Lucas explains the site will address the difficult topics such as how to plan a funeral, how to deal with unexpected financial expenses, how to get through the holidays and even how to cope with putting a loved one’s belongings away.

The program, according to Lucas, will serve a group of people who are often “invisible or sometimes forgotten in the broader Type 1 diabetes community,” she says.

The program is inspired by Michelle Page-Alswager’s experience after the sudden loss of her son Jesse, who was 13 when he lost his battle with Type 1 diabetes.

“I was always very active in the diabetes community when my son was alive, and when he died, I was feeling lost because diabetes was the living and breathing part of my day,” Page-Alswager recalls. “Since nobody was talking about it, I felt the loss of my community as well.”

She remembers wondering who would want to “hang out with the mom who lost her kid.” But Page-Alswager turned her fear around.

A few days after her son’s funeral, one of Jesse’s teachers sent Page-Alswager an essay he had written.

“Jesse would always want me to stop talking about diabetes,” she remembers, “But that was the biggest thing for me, I wanted to cure his diabetes and everyone else’s I had met.”

Michelle and her son, Jesse, with longtime friend and professional snowboarder, Sean Busby, at one of the first Riding On Insulin ski/snowboard camps.

Her son’s open essay, in his own handwriting, was entitled “My Mom is Courageous” and went on to describe, in detail, everything his mom ever did for his diabetes.

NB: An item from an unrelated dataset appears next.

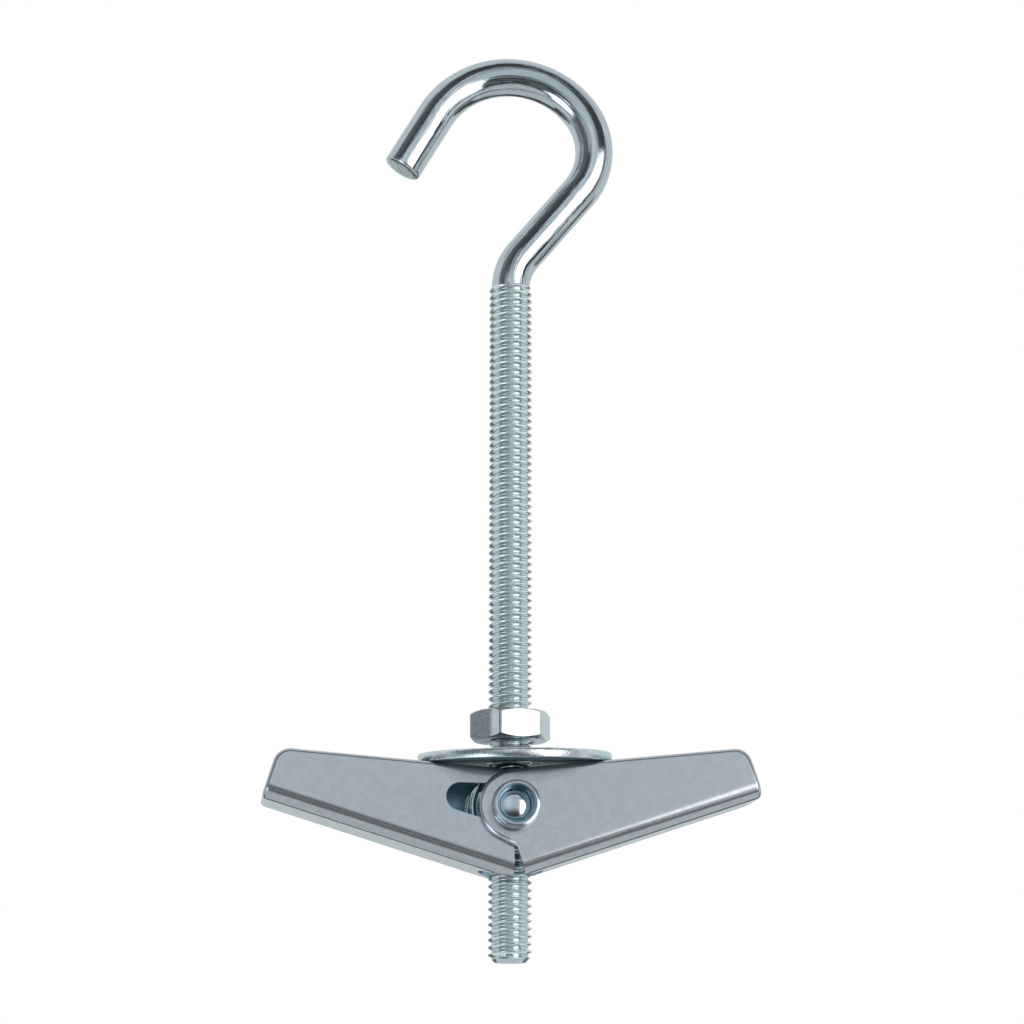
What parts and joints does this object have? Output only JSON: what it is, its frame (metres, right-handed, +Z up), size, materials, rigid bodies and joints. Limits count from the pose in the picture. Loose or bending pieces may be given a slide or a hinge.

“At that point, it made me realize I don’t have a choice — Jesse was here, and I need to keep pushing, I need to do something even though I didn’t know what it was at the time.”

While grieving the loss of her son, and the potential loss of the diabetes community, Page-Alswager decided to create an online community to support parents who had also lost their children to Type 1 diabetes.

“When my son passed away, people just weren’t talking about it, so I wanted to make a point, that slowly and surely the worse complication can happen,” Page-Alswager says, “rather than be afraid of it, I wanted to prepare people for it.”

She mentored families and created a community of people going through similar losses.

“If we look at Jesse Was Here, it’s a beautiful, natural extension for the work Page-Alswager has been doing personally for nearly a decade,” Lucas says. “She’s been connecting people, mentoring people providing support and resources over the years.”

With the site’s Tribute page, people will be able to create beautiful, online memorials where they can share photos and post stories about their loved ones.

“It’s going to be about ‘Jessica was here,’ ‘Michael was here’ and anyone else,” Lucas says. “It’s almost like we’re creating a visual scrapbook as part of this website as well.”

The greatest goal for the Jesse Was Here program is to give people a sense of belonging and community as they grieve. “It will give people hope that they are not going to be in the darkest of darks for the rest of their life and that they can find joy,” Page-Alswager says.

She has seen the benefit of what a small group did for her, and her goal is to bring this to essentially the world by extending the reach to the global community. There’s such a great need that’s not being met, and that is her vision as well.